_Source material_
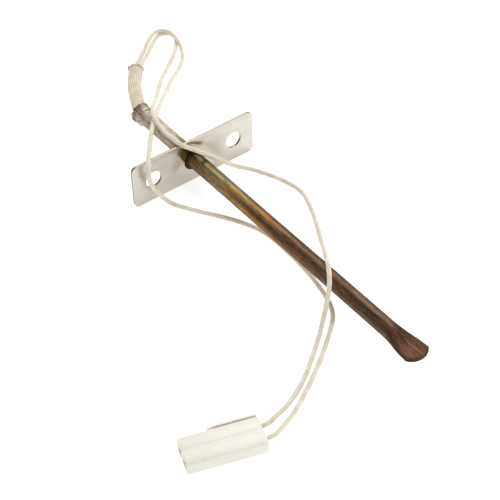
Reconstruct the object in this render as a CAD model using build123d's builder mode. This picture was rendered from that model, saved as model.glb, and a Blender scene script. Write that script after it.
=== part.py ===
"""Oven temperature probe: a stainless sheath in a two-hole flange, with braided leads and a two-way plug.

Frame: X runs along the sheath towards its tip, Y along the flange, Z up across the flange. The origin is
the middle of the two screw holes on the flange's rear face. All sizes are in millimetres.
"""
import os
from math import cos, pi, radians, sin, tan

from build123d import *

os.makedirs("parts", exist_ok=True)

# ---- Flange
FLANGE_LENGTH = 52.0
FLANGE_WIDTH = 17.8
FLANGE_THICKNESS = 1.0
FLANGE_CORNER = 2.0
SCREW_SPACING = 34.6
SCREW_HOLE_RADIUS = 3.25
FLANGE_BORE_RADIUS = 4.1
SURFACE_Z = -FLANGE_WIDTH / 2

# ---- Ferrule that joins the sheath to the flange
FERRULE_RADIUS = 3.7
FERRULE_RIM_RADIUS = 5.4
FERRULE_RIM_THICKNESS = 0.9
FERRULE_PROUD = 0.5
FERRULE_CLEARANCE = 0.02

# ---- Sheath
SHEATH_RADIUS = 3.0
SHEATH_WALL = 0.5
SHEATH_BORE_RADIUS = SHEATH_RADIUS - SHEATH_WALL
MOUTH_X = -33.6
MOUTH_RADIUS = 4.0
BELL_START_X = -28.2
BEAD_X = -27.6
BEAD_HEIGHT = 0.25
BEAD_LENGTH = 1.6
TAPER_START_X = 106.0
TIP_END_X = 122.1
TIP_ARC_RADIUS = 5.9
# Distance along the sheath, half width and half thickness of the pressed tip's sections
TIP_SECTIONS = [
    (106.0, 3.0, 3.0), (110.5, 3.45, 2.35), (115.0, 4.15, 1.35), (119.0, 4.55, 0.95), (123.0, 4.75, 0.85),
]
TIP_CAVITY_SECTIONS = [(106.0, 2.5, 2.5), (109.5, 2.7, 1.9), (112.5, 3.0, 1.1)]
TIP_FLAT_HALF_THICKNESS = 0.75

# ---- Inner wiring, either side of the axis
PAIR_OFFSET = 0.9
INNER_LEAD_RADIUS = 0.25
INNER_LEAD_START_X = -17.3
INNER_LEAD_END_X = 98.6
BEAD_COUNT = 9
INSULATOR_PITCH = 12.0
INSULATOR_LENGTH = 11.8
INSULATOR_START_X = -12.0
INSULATOR_RADIUS = 2.2
INSULATOR_BORE_RADIUS = 0.4
SPLICE_START_X = -20.6
SPLICE_LENGTH = 6.0
SPLICE_RADIUS = 0.7
SPLICE_BORE_RADIUS = 0.42
SPLICE_SLEEVE_START_X = -21.8
SPLICE_SLEEVE_LENGTH = 8.6
SPLICE_SLEEVE_RADIUS = 0.88
SPLICE_SLEEVE_BORE_RADIUS = 0.75
CONDUCTOR_RADIUS = 0.38
CONDUCTOR_STRIP = 4.2
PLUG_START_X = -28.0
PLUG_LENGTH = 3.5
PLUG_RADIUS = 2.45
PLUG_BORE_RADIUS = 0.88

# ---- Sensing element
ELEMENT_START_X = 101.0
ELEMENT_LENGTH = 3.2
ELEMENT_WIDTH = 2.4
ELEMENT_THICKNESS = 1.1
ELEMENT_LEAD_RADIUS = 0.15
CEMENT_START_X = 96.4
CEMENT_END_X = 105.7
CEMENT_RADIUS = 2.42
FIT_GAP = 0.03

# ---- Sleeve over both leads
SLEEVE_RADIUS = 2.7
SLEEVE_BORE_RADIUS = 2.2
SLEEVE_ROUTE = [
    (-29.6, 0.0, 0.0),
    (-33.6, 0.0, 0.0),
    (-47.6, 6.7, -2.6),
    (-55.5, 11.6, -4.2),
    (-64.0, 17.4, -5.6),
]

# ---- Leads
LEAD_DIAMETER = 1.7
LEAD_RADIUS = LEAD_DIAMETER / 2
LEAD_START_X = -22.0
ON_SURFACE = SURFACE_Z + LEAD_RADIUS
RUN_SHARE = 0.45

# ---- Two-way plug, drawn on its own plane: x from its rear to its nose, y towards its near side
PLUG_HOUSING_AT = (111.6, -53.5, SURFACE_Z)
PLUG_HOUSING_TURN = -108.5
HOUSING_LENGTH = 25.4
HOUSING_WIDTH = 11.0
HOUSING_HEIGHT = 5.2
HOUSING_EDGE = 0.8
CAVITY_PITCH = 5.0
CAVITY_WIDTH = 3.4
CAVITY_HEIGHT = 3.4
CAVITY_MID_Z = HOUSING_HEIGHT / 2
GROOVE_WIDTH = 0.9
GROOVE_DEPTH = 0.4
WIRE_STRAIGHT = 3.5
LEAD_IN_PLUG = 6.2

# ---- Latch arm on the plug's far side
LATCH_PIVOT_X = 15.4
LATCH_GAP = 0.65
LATCH_THICKNESS = 0.9
LATCH_RAMP_LENGTH = 1.9
LATCH_TAIL_X = 0.2
LATCH_BOTTOM_Z = 0.6
LATCH_HEIGHT = 4.2
LATCH_ROOT_RADIUS = 0.45
LATCH_ROOT_CLEARANCE = 0.12

# ---- Crimp terminals
TERMINAL_START = 2.6
TERMINAL_END = 20.6
TERMINAL_GRIP_RADIUS = 1.3
TERMINAL_GRIP_BORE = 0.9
TERMINAL_GRIP_LENGTH = 3.2
TERMINAL_CRIMP_START = 7.2
TERMINAL_CRIMP_LENGTH = 3.8
TERMINAL_CRIMP_RADIUS = 0.85
TERMINAL_CRIMP_BORE = 0.42
TERMINAL_BOX_START = 12.6
TERMINAL_BOX_SIZE = 2.6
TERMINAL_BOX_BORE = 1.9
TERMINAL_SPINE_WIDTH = 1.2
TERMINAL_SPINE_THICKNESS = 0.35


def plug_point(x, y, z):
    """A point given on the plug's own plane, in the probe's frame."""
    turn = radians(PLUG_HOUSING_TURN)
    return (
        PLUG_HOUSING_AT[0] + x * cos(turn) - y * sin(turn),
        PLUG_HOUSING_AT[1] + x * sin(turn) + y * cos(turn),
        PLUG_HOUSING_AT[2] + z,
    )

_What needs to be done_
Print the listing above from its first line through the line with "FERRULE_CLEARANCE = 0.02", and stop there.

_Complete answer_
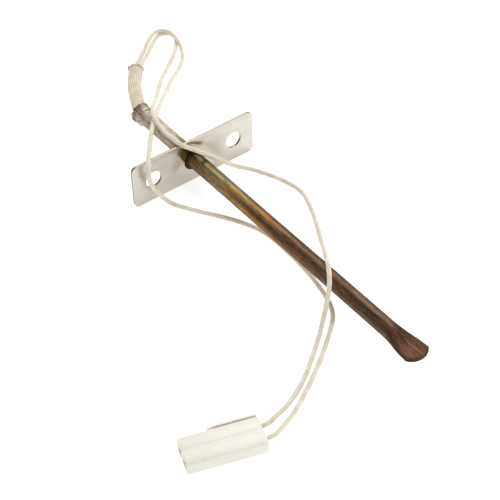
Reconstruct the object in this render as a CAD model using build123d's builder mode. This picture was rendered from that model, saved as model.glb, and a Blender scene script. Write that script after it.
=== part.py ===
"""Oven temperature probe: a stainless sheath in a two-hole flange, with braided leads and a two-way plug.

Frame: X runs along the sheath towards its tip, Y along the flange, Z up across the flange. The origin is
the middle of the two screw holes on the flange's rear face. All sizes are in millimetres.
"""
import os
from math import cos, pi, radians, sin, tan

from build123d import *

os.makedirs("parts", exist_ok=True)

# ---- Flange
FLANGE_LENGTH = 52.0
FLANGE_WIDTH = 17.8
FLANGE_THICKNESS = 1.0
FLANGE_CORNER = 2.0
SCREW_SPACING = 34.6
SCREW_HOLE_RADIUS = 3.25
FLANGE_BORE_RADIUS = 4.1
SURFACE_Z = -FLANGE_WIDTH / 2

# ---- Ferrule that joins the sheath to the flange
FERRULE_RADIUS = 3.7
FERRULE_RIM_RADIUS = 5.4
FERRULE_RIM_THICKNESS = 0.9
FERRULE_PROUD = 0.5
FERRULE_CLEARANCE = 0.02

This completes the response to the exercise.